The sharp contrast between Adorno and Marcuse leaves little doubt that it was Marcuse that Adorno was aiming at in his reticence and resistance to the excesses of praxis—and no doubt that it was for this reason that Marcuse became the champion thinker of the Frankfurt School among the students who rose up in 1968 and thereafter.

One Comment

  1. thank you for this wonderful piece. I wonder how much Marcuse in reality — shall we say, in praxis — actually disagreed with Adorno’s view that the relationship between theory and practice/praxis is in fact dialectical, and that the unity is in the actual embodiment of the theory in practice, which is always partial, incomplete, and contradictory precisely because it’s occurring in the real world rather than on paper.

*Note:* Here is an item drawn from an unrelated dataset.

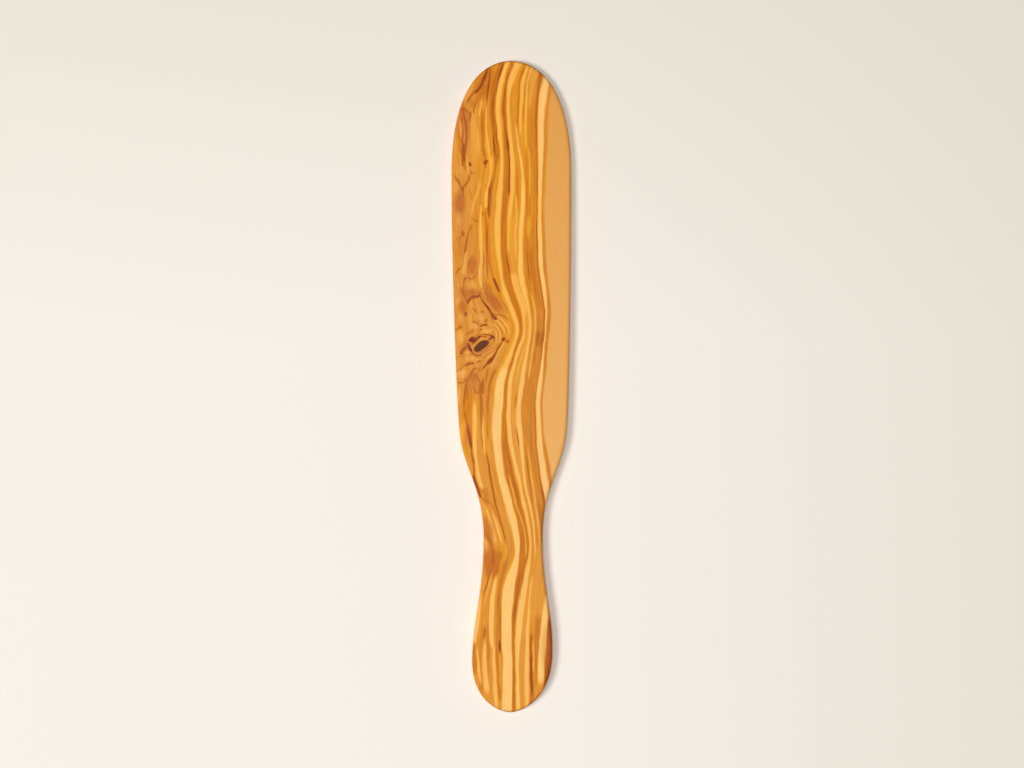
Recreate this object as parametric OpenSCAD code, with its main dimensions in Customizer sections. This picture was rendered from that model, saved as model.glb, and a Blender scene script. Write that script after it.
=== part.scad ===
// Wooden spreading spatula, cut and shaped from one flat board of olive wood.
// It lies on its flat underside. X is its width, Y runs from the handle to the
// blade's tip and Z is its thickness. All sizes are in millimetres.

/* [Handle] */
// Distance from the handle's end to the narrowest place of the neck
handle_l = 80; // [70:1:95]
// Width of the handle at its widest
handle_w = 36.8; // [30:0.2:44]
// Distance from the handle's end to its widest place
heel_l = 26; // [20:0.5:34]
// Sideways shift of the handle's end, which is rounded by eye
heel_shift = -0.5; // [-2:0.1:2]
// Sideways shift of the handle's widest place from the blade's middle line
grip_shift = 0.4; // [-2:0.1:3]

/* [Neck] */
// Width of the neck at its narrowest
neck_w = 27; // [20:0.2:32]
// Distance from the narrowest place of the neck to the blade's shoulder
throat_l = 49; // [40:1:70]
// Sideways shift of the neck and the shoulder from the blade's middle line
neck_shift = 0.8; // [-3:0.1:3]

/* [Blade] */
// Distance from the shoulder to the blade's tip
blade_l = 171; // [130:1:210]
// Width of the blade at the shoulder
shoulder_w = 49.2; // [44:0.2:52]
// Width that each side of the blade still gains at the shoulder, for each mm along it
shoulder_flare = 0.095; // [0.05:0.005:0.15]
// Width of the blade at its widest
blade_w = 55; // [53:0.2:66]
// Distance from the tip back to the blade's widest place
tip_l = 52; // [42:1:70]
// Sideways shift of the tip, which is rounded by eye
tip_shift = -0.2; // [-2:0.1:2]

/* [Thickness] */
// Thickness of the board at the rim of the handle, the neck and the shoulder
handle_t = 6.5; // [5.5:0.1:9]
// Thickness of the board at the rim of the tip
tip_t = 5; // [4:0.1:7]
// Height of the upper face's crown across the whole width of the blade
crown_h = 0.4; // [0:0.1:1]

/* [Edges] */
// Radius of the round that runs along the upper and the lower edge
edge_r = 1.6; // [0.8:0.1:1.9]
// Depth that is sanded off below the lower round, to leave a flat underside
sole_cut = 0.1; // [0.05:0.01:0.2]

/* [Curves] */
// Fullness of the handle's end across, as a share of half the handle's width
heel_round = 0.24; // [0.1:0.01:0.6]
// Fullness of the handle's end along, as a share of its length
heel_fullness = 0.82; // [0.5:0.01:0.95]
// Pull of the handle's widest place on its side, as a share of the way to the neck
grip_pull = 0.34; // [0.2:0.01:0.5]
// Pull of the neck on the handle's side, as a share of the same way
waist_pull = 0.44; // [0.2:0.01:0.5]
// Pull of the neck on the throat, as a share of the way to the shoulder
throat_pull = 0.48; // [0.3:0.01:0.6]
// Pull of the shoulder on the throat, as a share of the same way
shoulder_pull = 0.35; // [0.2:0.01:0.4]
// Pull of the shoulder on the blade's side, as a share of the way to the widest place
flank_pull = 0.11; // [0.05:0.01:0.3]
// Pull of the widest place on the blade's side, as a share of the same way
belly_pull = 0.37; // [0.2:0.01:0.6]
// Fullness of the tip along, as a share of its length
tip_fullness = 0.91; // [0.6:0.01:0.95]
// Fullness of the tip across, as a share of half the blade's width
tip_round = 0.27; // [0.15:0.01:0.6]

/* [Fineness] */
// Steps along the outline's side from the handle's end to its widest place
heel_steps = 18; // [10:1:24]
// Steps along each of the two gentle bends of the neck
neck_steps = 14; // [8:1:20]
// Steps along the side of the blade
side_steps = 8; // [4:1:12]
// Steps along the outline's side from the widest place to the tip
tip_steps = 24; // [12:1:30]
// Steps round each of the two edge rounds
edge_steps = 5; // [3:1:8]
// Steps across the crowned upper face
crown_steps = 8; // [2:2:12]

/* [Hidden] */

olive_wood = [0.86, 0.60, 0.30];

// Places along the length, measured from the middle of the spatula
overall_l = handle_l + throat_l + blade_l;
heel_y = -overall_l / 2;
grip_y = heel_y + heel_l;
neck_y = heel_y + handle_l;
shoulder_y = neck_y + throat_l;
tip_y = overall_l / 2;
belly_y = tip_y - tip_l;

// Half widths at those places
grip_h = handle_w / 2;
neck_h = neck_w / 2;
shoulder_h = shoulder_w / 2;
belly_h = blade_w / 2;

// Lengths of the stretches from the handle's widest place to the neck, and from the
// shoulder to the blade's widest place
waist_l = neck_y - grip_y;
flank_l = belly_y - shoulder_y;

// Lean of the middle line where it passes the handle's widest place
grip_lean = (grip_shift - heel_shift) / (heel_fullness * heel_l);

// A corner of a curve: where it lies along the length, how far the side is from
// the middle line there, and how far the middle line is shifted sideways.
function corner(y, half, shift) = [y, half, shift];

// The outline's side as cubic curves of four corners each, from the handle's end
// to the tip. The second and third corner of each set its fullness or pull.
heel_curve = [
    corner(heel_y, 0, heel_shift),
    corner(heel_y, heel_round * grip_h, heel_shift),
    corner(grip_y - heel_fullness * heel_l, grip_h, heel_shift),
    corner(grip_y, grip_h, grip_shift)
];
grip_curve = [
    corner(grip_y, grip_h, grip_shift),
    corner(grip_y + grip_pull * waist_l, grip_h, grip_shift + grip_lean * grip_pull * waist_l),
    corner(neck_y - waist_pull * waist_l, neck_h, neck_shift),
    corner(neck_y, neck_h, neck_shift)
];
throat_curve = [
    corner(neck_y, neck_h, neck_shift),
    corner(neck_y + throat_pull * throat_l, neck_h, neck_shift),
    corner(shoulder_y - shoulder_pull * throat_l,
        shoulder_h - shoulder_flare * shoulder_pull * throat_l, neck_shift),
    corner(shoulder_y, shoulder_h, neck_shift)
];
flank_curve = [
    corner(shoulder_y, shoulder_h, neck_shift),
    corner(shoulder_y + flank_pull * flank_l,
        shoulder_h + shoulder_flare * flank_pull * flank_l, neck_shift),
    corner(belly_y - belly_pull * flank_l, belly_h, 0),
    corner(belly_y, belly_h, 0)
];
tip_curve = [
    corner(belly_y, belly_h, 0),
    corner(belly_y + tip_fullness * tip_l, belly_h, 0),
    corner(tip_y, tip_round * belly_h, tip_shift),
    corner(tip_y, 0, tip_shift)
];

// A point of a cubic curve and the direction in which the curve runs there
function on_curve(c, t) =
    pow(1 - t, 3) * c[0]
    + 3 * pow(1 - t, 2) * t * c[1]
    + 3 * (1 - t) * pow(t, 2) * c[2]
    + pow(t, 3) * c[3];
function run_of_curve(c, t) =
    pow(1 - t, 2) * (c[1] - c[0])
    + 2 * (1 - t) * t * (c[2] - c[1])
    + pow(t, 2) * (c[3] - c[2]);

// The stations, each a place on the side and the side's direction there. Each curve
// leaves its last station to the next one, and the tip's own station comes last.
function stations_on(c, steps) =
    [for (i = [0:steps - 1]) [on_curve(c, i / steps), run_of_curve(c, i / steps)]];
stations = concat(
    stations_on(heel_curve, heel_steps),
    stations_on(grip_curve, neck_steps),
    stations_on(throat_curve, neck_steps),
    stations_on(flank_curve, side_steps),
    stations_on(tip_curve, tip_steps),
    [[on_curve(tip_curve, 1), run_of_curve(tip_curve, 1)]]
);
last = len(stations) - 1;
around = 2 * last;

// A place on the outline and its outward direction. The side is 1 on the right of
// the middle line and -1 on the left.
function outline_at(station, side) = let (p = station[0]) [p[2] + side * p[1], p[0]];
function outward_at(station, side) =
    let (
        d = station[1],
        run = [d[2] + side * d[1], d[0]],
        length = norm(run)
    ) [side * run[1], -side * run[0]] / length;

// The rim's thickness: even from the handle's end to the shoulder, then falling
// gently to the tip.
function eased(s) = s * s * (3 - 2 * s);
function rim_t(y) =
    let (s = min(1, max(0, (y - shoulder_y) / (tip_y - shoulder_y))))
    handle_t + (tip_t - handle_t) * eased(s);

// The rim's section as rings, from the underside up to the upper face. Each ring has
// its inset from the outline, its height from the lower or the upper end of the side,
// and a 1 where it belongs to the upper round.
lower_rings = [for (i = [0:edge_steps])
    let (a = 90 * (1 - i / edge_steps)) [edge_r * (1 - cos(a)), edge_r * (1 - sin(a)), 0]];
upper_rings = [for (i = [0:edge_steps])
    let (a = 90 * i / edge_steps) [edge_r * (1 - cos(a)), -edge_r * (1 - sin(a)), 1]];
rings = concat(lower_rings, upper_rings);
top_ring = len(rings) - 1;

function ring_point(ring, station, side) =
    let (
        flat = outline_at(station, side) - ring[0] * outward_at(station, side),
        base = ring[2] == 1 ? rim_t(flat[1]) : -sole_cut
    ) [flat[0], flat[1], base + ring[1]];

// The rim goes up the right side and down the left one. The two ends of the
// spatula belong to both sides and are counted once.
function ring_points(ring) = concat(
    [for (i = [0:last]) ring_point(ring, stations[i], 1)],
    [for (i = [last - 1:-1:1]) ring_point(ring, stations[i], -1)]
);

// The crown lifts the upper face by a parabola of one curvature, which meets the
// upper round at both sides.
function crowned(left, right, s) =
    let (
        p = left + (right - left) * s,
        half = (right[0] - left[0]) / 2,
        rise = crown_h * pow(half / belly_h, 2) * 4 * s * (1 - s)
    ) [p[0], p[1], p[2] + rise];
crown_points = [for (i = [1:last - 1])
    let (
        left = ring_point(rings[top_ring], stations[i], -1),
        right = ring_point(rings[top_ring], stations[i], 1)
    )
    for (j = [1:crown_steps - 1]) crowned(left, right, j / crown_steps)];

// Numbers of the points: on a ring, and in a row across the upper face from its left
// end to its right end.
function on_ring(ring, i) = ring * around + i % around;
function left_of(ring, i) = on_ring(ring, around - i);
function right_of(ring, i) = on_ring(ring, i);
function in_row(i, j) =
    j == 0 ? left_of(top_ring, i)
    : j == crown_steps ? right_of(top_ring, i)
    : (top_ring + 1) * around + (i - 1) * (crown_steps - 1) + j - 1;

rim_faces = [for (r = [0:top_ring - 1], i = [0:around - 1])
    [on_ring(r, i), on_ring(r + 1, i), on_ring(r + 1, i + 1), on_ring(r, i + 1)]];
crown_faces = [for (i = [1:last - 2], j = [0:crown_steps - 1])
    [in_row(i, j), in_row(i + 1, j), in_row(i + 1, j + 1), in_row(i, j + 1)]];
heel_faces = [for (j = [0:crown_steps - 1])
    [right_of(top_ring, 0), in_row(1, j), in_row(1, j + 1)]];
tip_faces = [for (j = [0:crown_steps - 1])
    [in_row(last - 1, j), right_of(top_ring, last), in_row(last - 1, j + 1)]];
under_faces = concat(
    [[right_of(0, 0), right_of(0, 1), left_of(0, 1)]],
    [for (i = [1:last - 2]) [left_of(0, i), right_of(0, i), right_of(0, i + 1), left_of(0, i + 1)]],
    [[left_of(0, last - 1), right_of(0, last - 1), right_of(0, last)]]
);

// The board with its rounded edges and crown, a little deeper than its flat underside
module shaped_board() {
    polyhedron(
        points = concat([for (r = rings) each ring_points(r)], crown_points),
        faces = concat(rim_faces, crown_faces, heel_faces, tip_faces, under_faces)
    );
}

// What the sanding belt takes off below the underside
module sanded_off() {
    translate([-blade_w, -overall_l, -handle_t])
        cube([2 * blade_w, 2 * overall_l, handle_t]);
}

// The whole spatula: blade, neck and handle are one piece of wood
module spatula() {
    color(olive_wood)
        difference() {
            shaped_board();
            sanded_off();
        }
}

spatula();
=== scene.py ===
import bpy
import numpy as np
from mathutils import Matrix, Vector


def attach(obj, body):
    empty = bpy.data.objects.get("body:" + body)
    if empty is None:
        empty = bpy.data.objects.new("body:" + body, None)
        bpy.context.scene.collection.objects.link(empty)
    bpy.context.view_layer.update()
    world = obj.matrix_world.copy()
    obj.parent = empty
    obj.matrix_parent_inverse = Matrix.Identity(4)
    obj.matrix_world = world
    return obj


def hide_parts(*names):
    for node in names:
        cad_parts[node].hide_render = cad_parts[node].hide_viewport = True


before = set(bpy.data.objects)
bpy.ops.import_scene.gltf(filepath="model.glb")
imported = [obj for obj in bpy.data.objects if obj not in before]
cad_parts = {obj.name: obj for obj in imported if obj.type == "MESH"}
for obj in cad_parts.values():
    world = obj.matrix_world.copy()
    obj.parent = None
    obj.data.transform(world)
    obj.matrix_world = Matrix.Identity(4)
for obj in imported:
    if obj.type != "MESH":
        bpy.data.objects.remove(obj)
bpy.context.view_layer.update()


# The spatula: the whole tool is one flat board of olive wood, so it is one piece.
# It is sawn to its outline, sanded round along both edges, crowned a little on top and
# left flat below, then rubbed with oil. Its sizes are in millimetres.

handle_l = 80.0
handle_w = 36.8
heel_l = 26.0
heel_shift = -0.5
grip_shift = 0.4
neck_w = 27.0
throat_l = 49.0
neck_shift = 0.8
blade_l = 171.0
shoulder_w = 49.2
shoulder_flare = 0.095
blade_w = 55.0
tip_l = 52.0
tip_shift = -0.2
handle_t = 6.5
tip_t = 5.0
crown_h = 0.4
edge_r = 1.6
sole_cut = 0.1

heel_y = -(handle_l + throat_l + blade_l) / 2
grip_y = heel_y + heel_l
neck_y = heel_y + handle_l
shoulder_y = neck_y + throat_l
tip_y = -heel_y
belly_y = tip_y - tip_l
waist_l = neck_y - grip_y
flank_l = belly_y - shoulder_y
grip_lean = (grip_shift - heel_shift) / (0.82 * heel_l)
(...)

Maybe the synthesis of the 2 is in Angela Davis’ oeuvre – both her theorizing and praxis given that she studied with both and Adorno actually wrote a wonderful recommendation letter for her. It’s also clear that Adorno had the “luxury” of retreating from the messiness of activism, whereas so many marginalized people of color or in the Global South have no opportunity for that so, no matter how imperfectly or messily, have to find a way to make the dialectic work for them, not just negatively but positively as well. I think the work of the Zapatista movement is the best example of how the dialectic between theory and practice can be transversal, producing new theory and action that moves the struggle forward.